The “Conclusions” propose several interesting lines of research for further investigation. I fully concur with the author that new phylogenetic studies are required to understand the evolutionary history of mating behaviors. However, I was somewhat surprised that Ligon does not express concern that much of our current information on the costs and benefits of certain mating systems (e.g. classical polyandry) is based on observational studies and thus is open to alternative explanations. Few research projects have estimated fully the major components of mating decisions from a life-history perspective, especially for both sexes. In my view, additional experiments, preferably in the natural habitats of various bird species, remain necessary to have a better understanding of why a particular mating behavior occurs in one species but not in another.
Overall, I liked this book because it condenses a wealth of information. The book is timely, because studies of mating behavior are rapidly proliferating. Also, the basic questions and some of the research methodologies have been defined, but luckily controversial issues exist that still attract students and keep researchers busy. However, I was disappointed to find little mention of recent advances in theoretical models of sexual selection. Some of these models focus on a single sex and use standard optimization procedures (e.g. static optimization), whereas others explore the interactions between individuals using a game-theoretic approach. The latter are particularly important for analyzing the conflicting interests of males and females that lie at the heart of sexual selection. From a broader perspective, theories often have a major influence on the way empiricists think about their favorite animal. In turn, influential empirical studies frequently motivate modelers to focus on some specific questions in a rigorous way. Thus, my point is that the feedback between contemporary theoretical and empirical research is one of the cornerstones of research in animal behavior, and much remains to be learned by integrating such approaches in studies of mating behavior.

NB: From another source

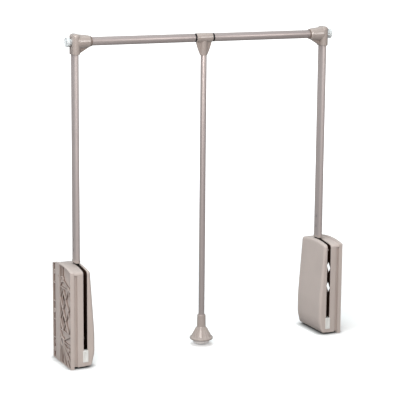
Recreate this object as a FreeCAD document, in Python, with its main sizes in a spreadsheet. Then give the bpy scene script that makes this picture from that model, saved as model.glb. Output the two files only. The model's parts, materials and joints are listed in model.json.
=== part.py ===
"""Pull-down wardrobe rod, in millimetres.

Frame: the origin is on the floor line midway between the two housings, +X runs to the right
wall, +Y to the back of the wardrobe, +Z up. The left pieces are modelled, and the right ones
are their mirror images in the plane X = 0. Distances "from the wall" run inwards from the
wall face of a housing.
"""

import FreeCAD, Part
import math
import os
import Sketcher

# Driving dimensions: name, value, what it measures.
DIMENSIONS = [
    ("width", 800, "between the two wall faces, at the narrowest setting"),
    ("rod_height", 830, "hanging rod's axis above the housings' feet"),
    ("arm_inset", 41, "arm and slot centre from the wall"),
    ("running_gap", 0.05, "radial gap of a shaft that turns or slides in its hole"),
    ("seat_gap", 0.05, "gap of a piece that is seated and stays put"),
    ("free_gap", 0.4, "gap between pieces that pass each other"),
    # housing shells
    ("housing_depth", 130, "front to back over the wall flange"),
    ("corner_height", 254, "housing's height at its front and back corners"),
    ("crown_height", 262, "housing's height at the middle of its arched top"),
    ("flange_thick", 10, "wall flange, from the wall"),
    ("flange_rim", 2.5, "thickness of the rim round the lattice"),
    ("body_inset", 1.5, "body behind the flange's front and back edges"),
    ("body_foot", 5, "body above the flange's foot"),
    ("groove_wide", 9.5, "groove beside the flange on the front face"),
    ("groove_deep", 4.5, "the same groove's depth"),
    ("roof_thick", 9, "roof above the end of the groove"),
    ("shell_wall", 2.5, "wall of both shells"),
    ("flange_corner", 3, "rounding of the wall flange's top corners"),
    ("corner_round", 10, "rounding of the body's top corners"),
    ("cover_belly", 67.2, "cover's face from the wall, where it is fullest"),
    ("belly_high", 80, "height where the cover's face starts to lean"),
    ("cover_bend", 300, "radius of the bend there"),
    ("cover_lean", 4.1, "lean of the face above it, in degrees"),
    ("belly_low", 48, "height where the cover's bottom rounding starts"),
    ("cover_heel", 56, "cover's bottom edge from the wall"),
    ("cover_round", 7, "rounding of the cover's front, back and top edges"),
    ("slot_wide", 11, "slot that the lever swings in"),
    ("slot_foot", 15.5, "height of the slot's lower end"),
    ("bumper_deep", 15, "stop bumper, front to back"),
    ("bumper_flange", 4, "its flange beyond the slot's sides"),
    # lattice on the wall side
    ("lattice_deep", 6, "depth of the cells"),
    ("rib_thick", 1.8, "thickness of a rib"),
    ("rib_sink", 0.5, "ribs below the wall face"),
    ("web_thick", 2.5, "web between the cells and the inside"),
    ("band_front", 14, "front edge of the upright band, behind the middle"),
    ("band_back", 44, "back edge of the upright band, behind the middle"),
    ("column_pitch", 49, "pitch of the short ribs behind the band"),
    ("column_start", 55, "height of the lowest of them"),
    ("column_count", 4, "how many there are"),
    ("cross_pitch", 57, "height of one cell between the diagonal ribs"),
    ("cross_start", 88.5, "height of the lowest cells' lower ends"),
    ("cross_count", 2, "rows of cells"),
    ("fan_pitch", 26, "pitch of the fan ribs' ends on the rim"),
    ("fan_start", 8, "height of the lowest fan rib's end"),
    ("fan_front_count", 3, "fan ribs that end on the front rim"),
    ("fan_foot_count", 3, "fan ribs that end on the foot rim"),
    ("window_tall", 36, "see-through window in the web"),
    ("window_wide", 24, "the same window's width"),
    ("eye_outer", 8.5, "radius of the lattice's round eye"),
    ("eye_hole", 5, "radius of the hole in it"),
    ("eye_drop", 38, "eye below the crown"),
    ("eye_forward", 2, "eye in front of the housing's middle"),
    # fasteners of the housing
    ("wall_screw_hole", 2.75, "radius of the holes for the wall screws"),
    ("wall_screw_boss", 5.5, "radius of their bosses"),
    ("wall_screw_out", 44, "the holes from the housing's middle, forwards and back"),
    ("wall_screw_low", 46, "height of the lower holes"),
    ("wall_screw_rise", 160, "upper holes above the lower ones"),
    ("shell_screw", 2, "radius of the screws between the shells"),
    ("shell_screw_head", 3.6, "radius of their heads"),
    ("shell_screw_cap", 3, "height of their heads"),
    ("shell_screw_grip", 12, "how far they reach into the cover"),
    ("shell_post", 4.5, "radius of the posts that they run in"),
    ("shell_well", 6, "radius of the wells that their heads sit in"),
    ("back_screw_out", 53, "back screws behind the middle"),
    ("back_screw_low", 24, "height of the lowest back screw"),
    ("back_screw_pitch", 104, "pitch of the back screws"),
    ("back_screw_count", 3, "how many back screws there are"),
    ("front_screw_out", 38, "front screw in front of the middle"),
    # pivot and lever
    ("pivot_height", 59, "pivot axle above the foot"),
    ("axle_radius", 5, "pivot axle"),
    ("axle_head", 8, "radius of its head"),
    ("axle_head_thick", 3, "thickness of its head"),
    ("axle_back", 5.2, "axle's end behind the cover's face"),
    ("pivot_boss", 8.5, "radius of the bosses inside the housing"),
    ("pivot_hub", 12, "radius of the boss in the lattice"),
    ("swing_half", 45, "half of the arms' swing, in degrees"),
    ("lever_thick", 8, "thickness of the lever"),
    ("lever_wide", 24, "width of the lever in the slot"),
    ("lever_hub", 16, "radius of the lever about the pivot"),
    ("tongue_wide", 20, "width of its tongue in the arm tube"),
    ("tongue_length", 76, "how far the tongue reaches into the tube"),
    ("bush_radius", 8, "outer radius of the hub bushes"),
    ("bush_flange", 11, "radius of their flanges"),
    ("bush_side", 4.5, "thickness of their flanges"),
    ("crank_radius", 26, "crank pin from the pivot"),
    ("crank_end", 8, "radius of the lever about the crank pin"),
    ("crank_pin_radius", 4, "crank pin"),
    ("crank_shoulder", 6, "radius of its shoulder"),
    # gas spring
    ("spring_room", 1, "room between the gas spring and the web"),
    ("spring_radius", 9, "outer radius of its cylinder"),
    ("spring_wall", 1.2, "wall of its cylinder"),
    ("spring_lift", 35, "cylinder's lower end above the pivot"),
    ("spring_neck", 14, "cylinder's upper end below the anchor pin"),
    ("spring_end", 6, "thickness of the cylinder's ends"),
    ("spring_eye", 7, "radius of the cylinder's eye"),
    ("spring_eye_thick", 8, "thickness of the eye"),
    ("anchor_drop", 34, "anchor pin below the crown"),
    ("anchor_radius", 3, "anchor pin"),
    ("anchor_head", 4.5, "radius of its head"),
    ("anchor_head_thick", 2, "thickness of its head"),
    ("piston_rod", 4, "radius of the piston rod"),
    ("piston_thick", 8, "thickness of the piston"),
    ("piston_lift", 18, "piston's top above the cylinder's lower end, arms up"),
    ("yoke_thick", 6, "thickness of the rod's slotted eye"),
    ("yoke_rim", 3, "metal round its slot"),
    ("yoke_play", 1.2, "room round the crank pin in the slot"),
    # arm
    ("tube_wide", 13, "arm tube's size across"),
    ("tube_deep", 31, "arm tube's size front to back"),
    ("tube_wall", 1.2, "wall of the arm tube"),
    ("foot_lift", 2, "arm foot above the housing's crown"),
    ("foot_collar", 6, "height of the arm foot's collar"),
    ("foot_wall", 0.8, "wall of the collar"),
    ("foot_floor", 2, "collar's floor under the tube"),
    ("rivet_radius", 2.5, "arm rivets"),
    ("rivet_low", 30, "lower rivet above the tube's end"),
    ("rivet_pitch", 28, "pitch of the rivets"),
    # elbow and side bumper
    ("elbow_wall", 3.5, "elbow's wall round the arm tube"),
    ("elbow_above", 20.5, "elbow's top above the rod's axis"),
    ("elbow_below", 31.5, "elbow's mouth below the rod's axis"),
    ("elbow_round", 8, "rounding of the elbow's top"),
    ("tube_end_below", 14.5, "arm tube's top below the rod's axis"),
    ("cone_root", 18.9, "radius of the elbow's cone at the arm"),
    ("cone_tip", 15.4, "radius of the cone before its bevel"),
    ("cone_mouth", 12.4, "radius of its end face"),
    ("cone_long", 37, "cone's bevel from the arm's axis"),
    ("cone_bevel", 4, "length of the bevel"),
    ("gusset_thick", 8, "web under the cone"),
    ("gusset_low", 0.5, "web's lower end above the elbow's mouth"),
    ("gusset_rise", 16, "web's rise from the arm to the cone's end"),
    ("rod_seat", 9.5, "start of the rod's bore from the arm's axis"),
    ("bumper_radius", 13, "side bumper's disc"),
    ("bumper_disc", 8, "thickness of the disc"),
    ("bumper_neck_radius", 7.5, "radius of its neck"),
    ("bumper_neck", 6, "length of its neck"),
    ("bumper_stem_radius", 4, "radius of its stem"),
    ("bumper_stem", 5, "length of its stem"),
    ("bumper_round", 2.5, "rounding of the disc"),
    # hanging rod
    ("rod_radius", 11, "outer tubes of the hanging rod"),
    ("rod_wall", 1.2, "their wall"),
    ("core_radius", 9.5, "inner tube"),
    ("core_wall", 1.2, "its wall"),
    ("core_half", 260, "half of the inner tube's length"),
    ("ring_radius", 13.2, "black ring at the cone"),
    ("ring_thick", 2.5, "its thickness"),
    ("rod_bush_long", 20, "rod bush inside the tube"),
    ("rod_bush_flange", 2.6, "its flange outside the tube"),
    ("tee_ring_thick", 1.5, "rings beside the tee"),
    ("tee_ring_radius", 10.8, "their outer radius"),
    # tee, pull rod and knob
    ("tee_half", 23, "half of the tee's sleeve"),
    ("tee_radius", 12.1, "outer radius of the sleeve"),
    ("tee_below", 46, "tee's mouth below the rod's axis"),
    ("tee_socket", 9.4, "outer radius of the socket"),
    ("tee_web", 5, "thickness of the tee's webs"),
    ("tee_web_drop", 8, "webs' outer ends below the axis"),
    ("tee_web_bulge", 1.5, "swelling of the webs' edges"),
    ("pull_top", 18.5, "pull rod's top below the rod's axis"),
    ("pull_radius", 8, "pull rod"),
    ("pull_wall", 1.2, "its wall"),
    ("tee_screw_radius", 2, "screw that holds the pull rod"),
    ("tee_screw_long", 8, "its length"),
    ("tee_screw_below", 36, "its height below the rod's axis"),
    ("knob_top", 83, "height of the knob's collar"),
    ("knob_neck", 49, "height where the knob flares"),
    ("knob_shoulder", 13.2, "radius of the ribbed skirt at its top"),
    ("knob_step", 1, "skirt's top below the collar's foot"),
    ("knob_brim_high", 23.5, "height where the skirt meets the brim"),
    ("knob_brim_edge", 2.4, "radius of the brim's rounded edge"),
    ("knob_brim_mid", 18.5, "height of that edge's middle"),
    ("knob_under", 26, "radius of the brim's lower face"),
    ("knob_low", 15.5, "height of the brim's lower face"),
    ("knob_collar", 11.3, "radius of the collar at its top"),
    ("knob_waist", 12.2, "radius of the collar at its foot"),
    ("knob_skirt", 26.3, "radius of the ribbed skirt at the brim"),
    ("knob_brim", 31.6, "radius of the brim"),
    ("knob_bore_low", 34, "height of the pull rod's lower end"),
    ("knob_rib_count", 16, "ribs round the skirt"),
    ("knob_rib_thick", 2.6, "thickness of a rib"),
    ("knob_rib_out", 1.2, "how far the ribs stand out"),
    ("pad_radius", 22.5, "pad under the knob"),
    ("pad_low", 5.4, "height of the pad's underside"),
    ("pad_round", 6, "rounding of the pad's edge"),
    ("pad_spigot", 8, "radius of the pad's spigot in the knob"),
    ("pad_spigot_high", 9, "length of the spigot"),
]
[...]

These concerns should not reduce the value of this ambitious book, which is the best review available on avian mating systems. Overall, I found the book to be strong in factual information and packed with good natural history, although it is less useful if you want to update your knowledge about the theoretical foundation of mating behavior and match these theories with current empirical studies. I highly recommend this book to professional and amateur ornithologists. Unfortunately, it is quite expensive at $98, so many students and amateur bird fans probably will not be able to buy it. In any case, it is well worth recommending it to your institution's library.—Tamás Székely, Centre for Behavioural Biology, University of Bristol, Bristol BS8 1UG, United Kingdom.